**Required work**
Print the data exactly, leaving nothing out.

**Source material**

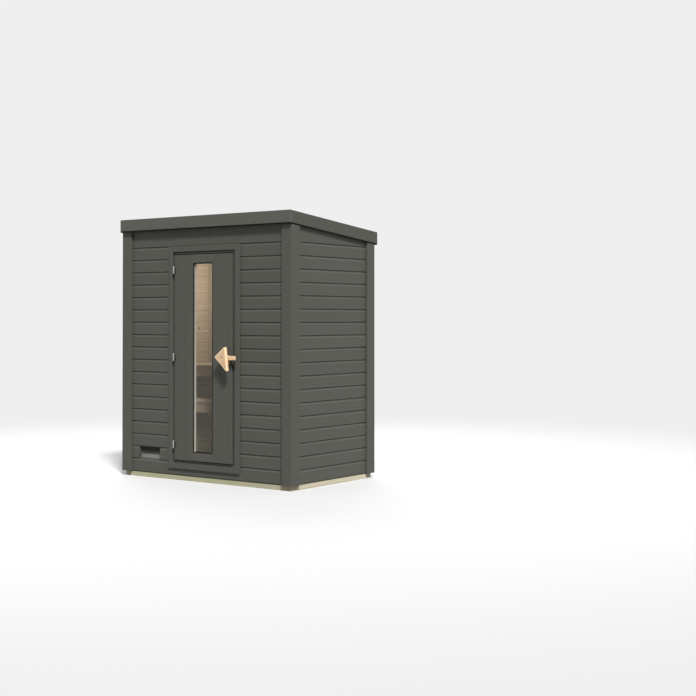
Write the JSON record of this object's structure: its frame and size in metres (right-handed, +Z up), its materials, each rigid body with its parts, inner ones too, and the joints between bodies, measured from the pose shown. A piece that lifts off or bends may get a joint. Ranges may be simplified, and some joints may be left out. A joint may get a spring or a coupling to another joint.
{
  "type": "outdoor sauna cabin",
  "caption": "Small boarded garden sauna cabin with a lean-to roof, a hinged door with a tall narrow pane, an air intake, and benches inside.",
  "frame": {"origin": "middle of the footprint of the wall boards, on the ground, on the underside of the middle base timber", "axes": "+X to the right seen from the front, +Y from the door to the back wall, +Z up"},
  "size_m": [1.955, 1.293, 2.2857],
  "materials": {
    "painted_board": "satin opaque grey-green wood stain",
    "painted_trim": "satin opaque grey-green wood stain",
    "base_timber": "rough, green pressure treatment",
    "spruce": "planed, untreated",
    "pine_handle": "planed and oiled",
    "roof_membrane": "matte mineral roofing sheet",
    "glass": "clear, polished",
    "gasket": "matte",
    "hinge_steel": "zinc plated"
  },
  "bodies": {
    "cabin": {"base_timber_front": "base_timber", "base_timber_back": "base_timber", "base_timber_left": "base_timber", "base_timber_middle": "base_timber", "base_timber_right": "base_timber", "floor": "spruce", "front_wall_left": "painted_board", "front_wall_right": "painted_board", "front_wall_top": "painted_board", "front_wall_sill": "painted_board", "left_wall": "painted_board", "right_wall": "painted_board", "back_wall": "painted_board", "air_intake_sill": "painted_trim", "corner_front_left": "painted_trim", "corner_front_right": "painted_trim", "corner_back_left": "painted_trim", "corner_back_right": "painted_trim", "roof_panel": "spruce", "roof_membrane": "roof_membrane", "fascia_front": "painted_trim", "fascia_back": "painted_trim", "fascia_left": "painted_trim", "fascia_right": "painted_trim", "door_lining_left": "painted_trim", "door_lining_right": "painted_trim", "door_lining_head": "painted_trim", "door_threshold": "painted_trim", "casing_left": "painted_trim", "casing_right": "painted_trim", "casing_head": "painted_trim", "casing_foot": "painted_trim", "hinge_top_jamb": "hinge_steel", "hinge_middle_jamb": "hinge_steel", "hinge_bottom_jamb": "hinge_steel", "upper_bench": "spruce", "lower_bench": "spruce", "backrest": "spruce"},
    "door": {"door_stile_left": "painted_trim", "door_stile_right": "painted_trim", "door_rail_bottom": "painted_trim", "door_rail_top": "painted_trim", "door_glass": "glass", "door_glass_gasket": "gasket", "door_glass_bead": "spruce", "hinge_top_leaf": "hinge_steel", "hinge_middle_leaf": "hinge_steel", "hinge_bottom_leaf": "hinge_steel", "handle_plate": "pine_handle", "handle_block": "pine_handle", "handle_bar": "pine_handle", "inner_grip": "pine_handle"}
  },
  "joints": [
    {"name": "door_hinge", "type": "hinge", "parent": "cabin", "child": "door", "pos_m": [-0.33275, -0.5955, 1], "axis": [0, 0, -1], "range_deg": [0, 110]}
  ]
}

**Solution for this problem**
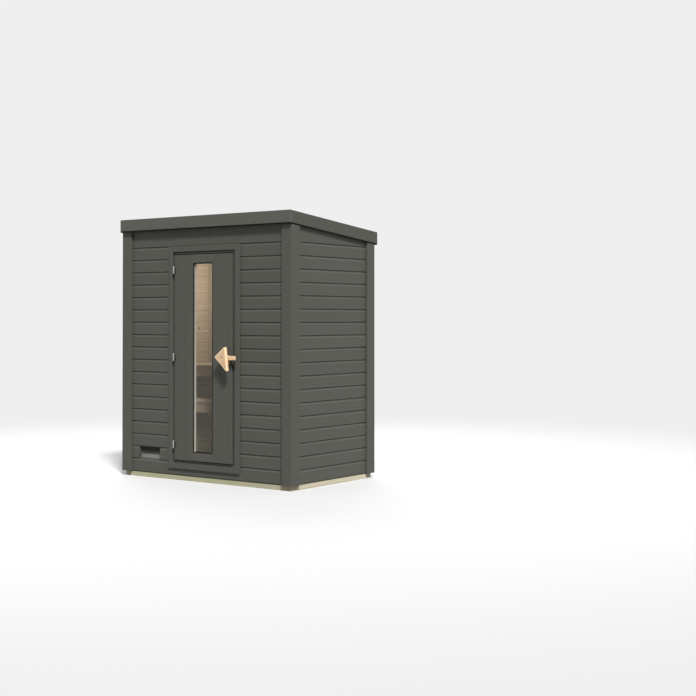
Write the JSON record of this object's structure: its frame and size in metres (right-handed, +Z up), its materials, each rigid body with its parts, inner ones too, and the joints between bodies, measured from the pose shown. A piece that lifts off or bends may get a joint. Ranges may be simplified, and some joints may be left out. A joint may get a spring or a coupling to another joint.
{
  "type": "outdoor sauna cabin",
  "caption": "Small boarded garden sauna cabin with a lean-to roof, a hinged door with a tall narrow pane, an air intake, and benches inside.",
  "frame": {"origin": "middle of the footprint of the wall boards, on the ground, on the underside of the middle base timber", "axes": "+X to the right seen from the front, +Y from the door to the back wall, +Z up"},
  "size_m": [1.955, 1.293, 2.2857],
  "materials": {
    "painted_board": "satin opaque grey-green wood stain",
    "painted_trim": "satin opaque grey-green wood stain",
    "base_timber": "rough, green pressure treatment",
    "spruce": "planed, untreated",
    "pine_handle": "planed and oiled",
    "roof_membrane": "matte mineral roofing sheet",
    "glass": "clear, polished",
    "gasket": "matte",
    "hinge_steel": "zinc plated"
  },
  "bodies": {
    "cabin": {"base_timber_front": "base_timber", "base_timber_back": "base_timber", "base_timber_left": "base_timber", "base_timber_middle": "base_timber", "base_timber_right": "base_timber", "floor": "spruce", "front_wall_left": "painted_board", "front_wall_right": "painted_board", "front_wall_top": "painted_board", "front_wall_sill": "painted_board", "left_wall": "painted_board", "right_wall": "painted_board", "back_wall": "painted_board", "air_intake_sill": "painted_trim", "corner_front_left": "painted_trim", "corner_front_right": "painted_trim", "corner_back_left": "painted_trim", "corner_back_right": "painted_trim", "roof_panel": "spruce", "roof_membrane": "roof_membrane", "fascia_front": "painted_trim", "fascia_back": "painted_trim", "fascia_left": "painted_trim", "fascia_right": "painted_trim", "door_lining_left": "painted_trim", "door_lining_right": "painted_trim", "door_lining_head": "painted_trim", "door_threshold": "painted_trim", "casing_left": "painted_trim", "casing_right": "painted_trim", "casing_head": "painted_trim", "casing_foot": "painted_trim", "hinge_top_jamb": "hinge_steel", "hinge_middle_jamb": "hinge_steel", "hinge_bottom_jamb": "hinge_steel", "upper_bench": "spruce", "lower_bench": "spruce", "backrest": "spruce"},
    "door": {"door_stile_left": "painted_trim", "door_stile_right": "painted_trim", "door_rail_bottom": "painted_trim", "door_rail_top": "painted_trim", "door_glass": "glass", "door_glass_gasket": "gasket", "door_glass_bead": "spruce", "hinge_top_leaf": "hinge_steel", "hinge_middle_leaf": "hinge_steel", "hinge_bottom_leaf": "hinge_steel", "handle_plate": "pine_handle", "handle_block": "pine_handle", "handle_bar": "pine_handle", "inner_grip": "pine_handle"}
  },
  "joints": [
    {"name": "door_hinge", "type": "hinge", "parent": "cabin", "child": "door", "pos_m": [-0.33275, -0.5955, 1], "axis": [0, 0, -1], "range_deg": [0, 110]}
  ]
}